Tuesday, April 26, 2011

Frank Zappa: "Status Back Baby" from Absolutely Free

Die-hard classical purists would say "Frank Zappa didn't write classical music." Or "He's a performer, not a composer." Zappa claimed in his autobiography that the reason he became a rock musician was so that he could bankroll his classical aspirations. In his last years, he focused less on rock concerts and spent his time writing pieces that saw performances by the London Symphony Orchestra, Pierre Boulez, and the German group, Ensemble Modern. The reason he is the subject today is because as a boy, I heard the second album he ever released and recently, as an adult, the last recorded during his lifetime. What strikes me now comparing the two is how he good a musician he really was, and in my mind, I put him in the category of Kurt Weil
Zappa released Absolutely Free in 1967. I just happened to be in my brother Bob's room one day when Tim Labuda, his best friend, burst in holding an album. Tim, who looked like a beat poet with a goatee (and I think he even wore a beret) said "You've got to listen to this." They let me stay, and though I didn't have a very highly developed sense of sarcasm back then, I was interested to hear lyrics making fun of high school cheer leaders along with quite interesting music that didn't sound like your average pop record of the day.
As mentioned earlier, I used to sneak into Bob's room when he wasn't there and Absolutely Free was one of the albums I used to play again and again. One song became my favorite "Status Back Baby," which lampooned vapid cheerleaders from the point of view of a boy who doesn't fit in because he doesn't care about high school spirit. At one point, the song breaks into an instrumental interlude, which sounded like nothing I'd ever heard before. Seven years later in college, when I first heard Stravinski's "Petrushka" I realized Zappa had lifted the first movement from that ballet score. That made me return to Zappa and I casually followed his career from then on, buying just a few albums of the scores that he released. Another song on Absolutely Free, "Plastic People," became the anthem of the "Velvet Revolution" in Czechoslovakia that brought an end to twenty years of communist rule.
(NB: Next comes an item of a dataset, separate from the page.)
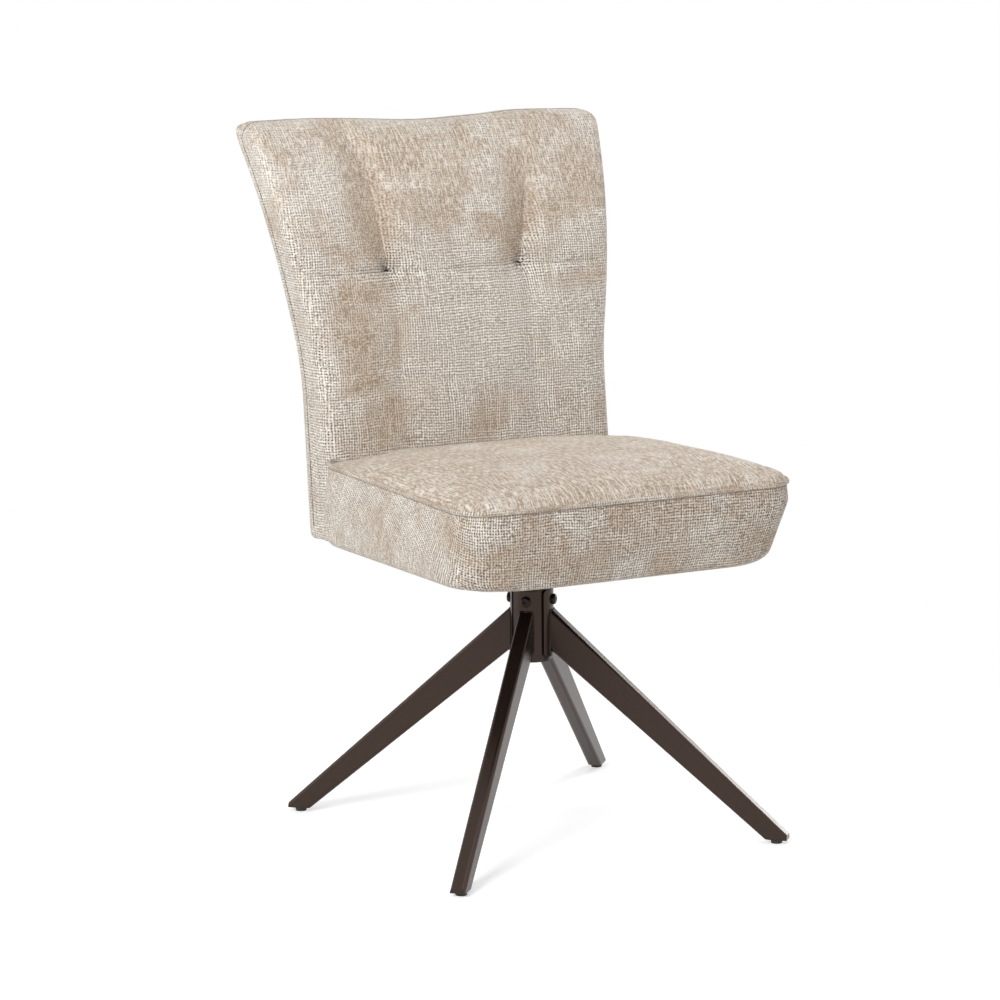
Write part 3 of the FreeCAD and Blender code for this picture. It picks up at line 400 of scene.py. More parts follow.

During the 1980s, Zappa became interested in politics and free speech and even testified in hearings before congress against labeling rock albums with parental warning stickers. In the late '80s he toured again, and I went to see him perform at the Warner Theatre in Washington, D.C. Though Zappa's ensemble performed some rock standards, the concert seemed more like a cabaret show than anything else. At one point, they broke into a musical skit satirizing Ed Meese, head of the Justice Department, who had announced an additive that the federal government was going to start putting in prisoners' food to keep them docile. Zappa saw this as fascistic, as he did censorship and big business.
Around this time, I read his autobiography, in which he described his early musical influences--Stravinski, Messiaen, and Varese. He bemoaned the fact that people writing serious music often couldn't get their works performed. The reason is that new music is often difficult to play, which requires extra rehearsal time for orchestras and that makes the pieces prohibitively expensive to produce. Still at the end of his life, the Frankfurt Music Festival honored him, placing him in the same category as John Cage and Stockhausen. His last album Yellow Shark consists of a performance of his works by the Ensemble Modern at that festival. One of the pieces, "G spot Tornado" is so accessible that it could become part of the basic repertoire for orchestras.
Thinking about Zappa also makes me wonder what has happened to classical music. Before composers became cult figures, musicians often improvised. We're told nowadays that renaissance musicians were kind of like modern jazz performers. They had a basic melody and some musical conventions, but they were free to do their own thing within that framework. Maybe that is why renaissance music has become popular of late: it is beautiful, but it also has a fresh spontaneity to it that you often don't find in huge, ponderous, symphonic pieces.
European audiences and musicians took Frank Zappa more seriously than American, who didn't quite know how to categorize him. Zappa was a kind of iconoclast, who never minced words when criticizing people he thought of as vain and stupid. Thus he angered just about everyone. For example, he referred to rock journalists as ''people who can't write interviewing people who can't talk for people who can't read.'' He also criticized what he thought of as stodgy classical musicians, orchestras, and conductors who didn't perform his work. Still, he never seemed to compromise his principles, and he did get through to a number of people. Rarely do you get a chance to laugh at rock music; it takes itself so seriously. Even more rarely do you find popular musicians that aren't a "product" targeted at a specific market segment, and who actually have talent. Rarest of all are "serious composers" who are also virtuoso performers, articulate champions of free speech, and who maintain a sense of the absurd. Among some people, me included, Zappa finally got his "Status Back Baby."